#### [The request]
Copy out the lines that have "this" in them.

#### [Data listing]
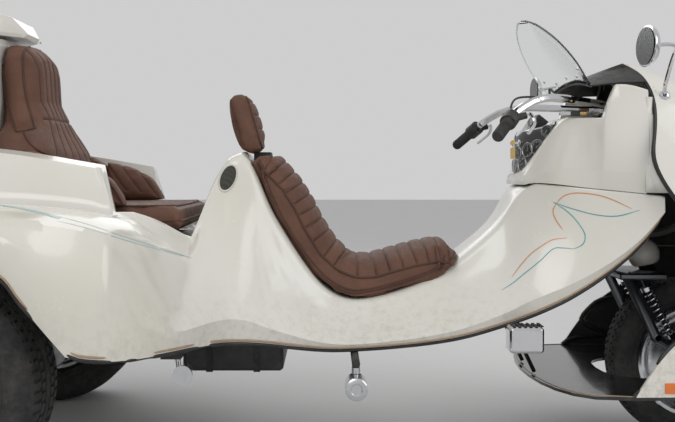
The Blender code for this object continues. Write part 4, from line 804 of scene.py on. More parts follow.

--

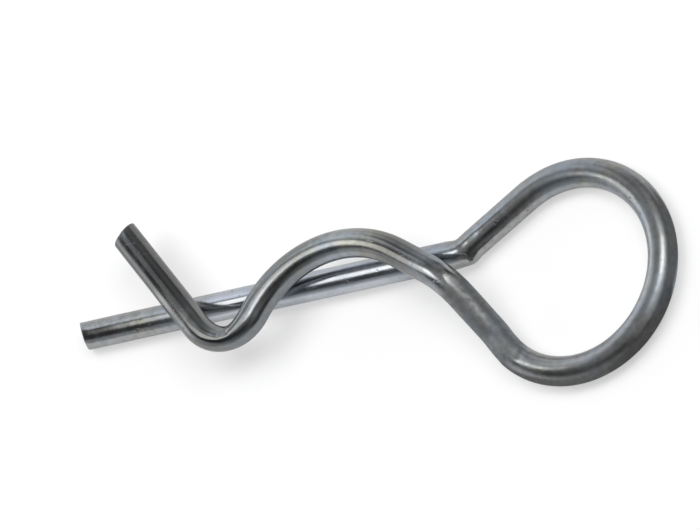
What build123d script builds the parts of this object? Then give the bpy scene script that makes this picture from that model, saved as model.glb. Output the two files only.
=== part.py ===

* * *

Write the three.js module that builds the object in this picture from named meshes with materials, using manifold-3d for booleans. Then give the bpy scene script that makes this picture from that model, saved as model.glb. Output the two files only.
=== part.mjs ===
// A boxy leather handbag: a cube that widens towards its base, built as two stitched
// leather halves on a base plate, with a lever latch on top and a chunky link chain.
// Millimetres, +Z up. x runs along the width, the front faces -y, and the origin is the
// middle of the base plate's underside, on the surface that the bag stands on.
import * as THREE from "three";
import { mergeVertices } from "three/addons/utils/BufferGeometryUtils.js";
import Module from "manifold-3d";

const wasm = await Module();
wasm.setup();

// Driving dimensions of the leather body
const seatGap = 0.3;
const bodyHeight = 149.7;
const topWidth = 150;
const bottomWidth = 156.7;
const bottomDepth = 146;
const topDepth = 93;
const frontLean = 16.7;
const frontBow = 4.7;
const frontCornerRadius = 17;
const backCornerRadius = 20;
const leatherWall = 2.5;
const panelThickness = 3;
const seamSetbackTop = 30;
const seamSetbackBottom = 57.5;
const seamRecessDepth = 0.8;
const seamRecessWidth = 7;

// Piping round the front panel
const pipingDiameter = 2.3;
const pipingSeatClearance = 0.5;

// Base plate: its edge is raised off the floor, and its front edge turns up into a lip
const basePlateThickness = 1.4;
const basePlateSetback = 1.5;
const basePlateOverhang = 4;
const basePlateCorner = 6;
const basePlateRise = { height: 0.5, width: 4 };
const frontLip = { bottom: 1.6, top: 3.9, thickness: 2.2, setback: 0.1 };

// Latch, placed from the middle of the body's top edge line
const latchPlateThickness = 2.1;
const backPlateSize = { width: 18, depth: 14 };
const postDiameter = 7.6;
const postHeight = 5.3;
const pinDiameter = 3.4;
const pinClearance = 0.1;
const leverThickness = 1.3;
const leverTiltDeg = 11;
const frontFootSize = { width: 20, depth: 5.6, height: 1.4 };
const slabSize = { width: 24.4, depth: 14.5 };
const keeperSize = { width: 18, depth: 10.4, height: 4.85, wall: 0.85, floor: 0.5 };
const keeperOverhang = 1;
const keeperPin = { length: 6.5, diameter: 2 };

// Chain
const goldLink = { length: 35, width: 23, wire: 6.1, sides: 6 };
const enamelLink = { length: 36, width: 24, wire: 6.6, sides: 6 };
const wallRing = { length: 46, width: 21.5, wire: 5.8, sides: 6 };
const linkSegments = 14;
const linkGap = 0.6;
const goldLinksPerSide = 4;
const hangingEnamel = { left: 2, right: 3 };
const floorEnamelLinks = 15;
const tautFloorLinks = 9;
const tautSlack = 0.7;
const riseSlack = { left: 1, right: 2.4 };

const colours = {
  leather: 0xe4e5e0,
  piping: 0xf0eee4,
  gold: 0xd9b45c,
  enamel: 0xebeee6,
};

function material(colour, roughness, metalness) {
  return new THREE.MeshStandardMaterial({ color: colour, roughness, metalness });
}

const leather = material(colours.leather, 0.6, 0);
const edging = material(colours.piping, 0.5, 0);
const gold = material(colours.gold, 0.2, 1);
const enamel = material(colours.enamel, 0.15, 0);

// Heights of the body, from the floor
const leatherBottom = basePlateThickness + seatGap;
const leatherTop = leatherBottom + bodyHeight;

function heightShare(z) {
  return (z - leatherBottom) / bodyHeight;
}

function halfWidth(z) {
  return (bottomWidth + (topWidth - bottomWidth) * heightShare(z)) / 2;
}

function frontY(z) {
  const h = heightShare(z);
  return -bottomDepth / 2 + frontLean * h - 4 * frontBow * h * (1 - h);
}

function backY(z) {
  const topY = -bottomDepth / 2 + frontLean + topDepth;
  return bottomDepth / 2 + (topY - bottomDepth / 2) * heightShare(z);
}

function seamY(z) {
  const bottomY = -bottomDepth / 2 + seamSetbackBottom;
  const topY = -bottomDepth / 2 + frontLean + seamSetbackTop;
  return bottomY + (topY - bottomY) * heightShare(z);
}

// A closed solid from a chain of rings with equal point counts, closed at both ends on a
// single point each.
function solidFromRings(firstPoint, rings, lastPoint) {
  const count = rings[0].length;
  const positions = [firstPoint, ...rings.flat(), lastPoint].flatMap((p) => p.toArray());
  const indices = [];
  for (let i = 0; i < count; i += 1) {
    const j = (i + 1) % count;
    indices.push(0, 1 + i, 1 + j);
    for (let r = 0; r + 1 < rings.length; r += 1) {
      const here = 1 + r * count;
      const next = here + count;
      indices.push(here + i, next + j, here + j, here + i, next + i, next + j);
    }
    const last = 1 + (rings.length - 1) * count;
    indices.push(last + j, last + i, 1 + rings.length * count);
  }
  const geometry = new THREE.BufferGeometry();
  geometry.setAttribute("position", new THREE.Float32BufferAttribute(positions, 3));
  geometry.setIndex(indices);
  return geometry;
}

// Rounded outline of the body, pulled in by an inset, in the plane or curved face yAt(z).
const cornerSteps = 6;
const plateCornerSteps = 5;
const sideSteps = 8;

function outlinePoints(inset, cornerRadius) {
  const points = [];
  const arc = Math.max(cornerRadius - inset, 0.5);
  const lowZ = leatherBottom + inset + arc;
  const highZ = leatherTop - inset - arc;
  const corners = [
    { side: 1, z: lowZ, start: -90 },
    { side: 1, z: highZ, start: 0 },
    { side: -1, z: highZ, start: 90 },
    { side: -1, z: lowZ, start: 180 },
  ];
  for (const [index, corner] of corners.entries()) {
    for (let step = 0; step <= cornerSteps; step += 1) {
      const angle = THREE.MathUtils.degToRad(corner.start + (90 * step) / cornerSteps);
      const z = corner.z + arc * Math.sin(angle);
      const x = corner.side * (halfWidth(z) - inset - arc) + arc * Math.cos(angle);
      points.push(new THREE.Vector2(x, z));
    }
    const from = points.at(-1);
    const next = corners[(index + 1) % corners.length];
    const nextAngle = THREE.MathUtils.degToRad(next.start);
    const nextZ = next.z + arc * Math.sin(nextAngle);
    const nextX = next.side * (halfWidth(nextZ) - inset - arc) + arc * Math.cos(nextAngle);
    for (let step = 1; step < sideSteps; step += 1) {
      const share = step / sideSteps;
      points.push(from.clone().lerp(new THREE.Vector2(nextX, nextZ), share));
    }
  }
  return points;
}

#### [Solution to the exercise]
The Blender code for this object continues. Write part 4, from line 804 of scene.py on. More parts follow.
What build123d script builds the parts of this object? Then give the bpy scene script that makes this picture from that model, saved as model.glb. Output the two files only.
Write the three.js module that builds the object in this picture from named meshes with materials, using manifold-3d for booleans. Then give the bpy scene script that makes this picture from that model, saved as model.glb. Output the two files only.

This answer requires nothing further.